Wednesday, November 05, 2008


I am not a very political person. I do vote regularly, but I usually will vote according to issues and if I like what the candidate has to say.

I really didn't have a whole lot of emotional energy tied into this election -- I had decided on my candidate (who, quite frankly, I considered a definite "lesser of two evils" -- I guess I'm picky in that I've never completely 100% agreed with a Presidential candidate!) It is indeed an historic election: sliced one way it's the first African American in office. Sliced the other way, it would have been the first woman VP. I am glad that my children can see this -- and that when I say "You can do or be anything -- only the sky is the limit" that there is truth to this statement.

What I am bemused about is the rhetoric surrounding this election; especially language that is religiously based. I do not believe that our new president is either the Messiah or the Anti-Christ. He's just a man who I hope and pray and believe wants the best for this country. He is NOT Christ incarnate again -- nor is he Satan.

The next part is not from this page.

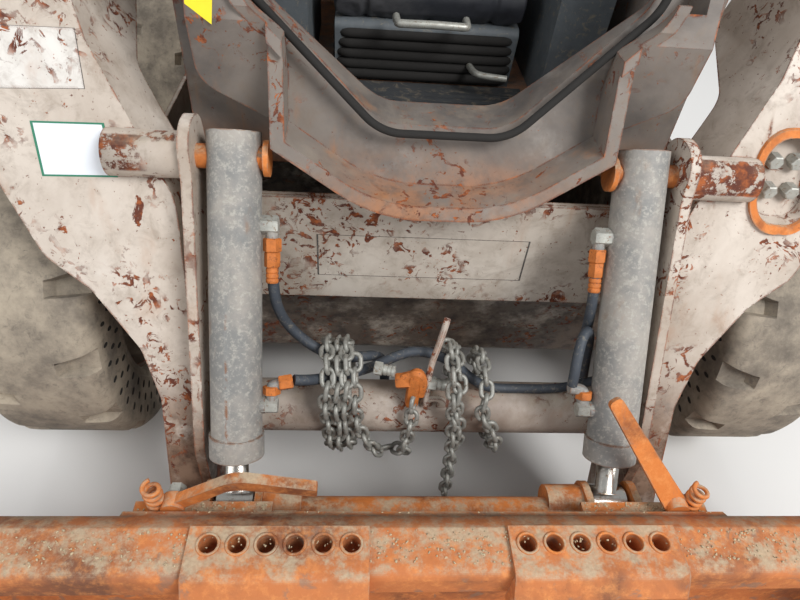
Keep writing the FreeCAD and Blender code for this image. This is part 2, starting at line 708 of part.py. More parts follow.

I wonder why we are so ready to jump on the idea that a new president can "save us" or condemn us to perdition. First, I believe that the "salvation" job is reserved for God and secondly it is true that only WE can save ourselves. It's not up to one political figure. It's an awfully heavy burden to put on one human's shoulders to be a Messiah. Do we wish this upon anyone?

And it is a heavy burden to place upon ourselves to call any other person Satan. Is that truly what we want?

RevAnne has this to say:
So what's a Christian response? There are Christians all over the place celebrating, and Christians all over the place grieving, or worse, wasting time on anger. God is still God, regardless of who is the president. And we were fortunate to have two deeply committed Christian candidates--even if they didn't agree on some things. The cast for the next several years is set. What we can, and should, do now is to let God be God. Pray for all our leaders, that they would sense God's presence and guidance. And drop the rhetoric of hate and division. It's been a bitter campaign, with negative ads from both sides and each candidate trying to distinguish himself as the only right choice. Truth be told, either one could have been the right one...and now we will count on Obama to do his best for us, to listen to God and honor his convictions. Even if we don't always agree with them, and we won't.

Beautifully stated, Anne. Thank you.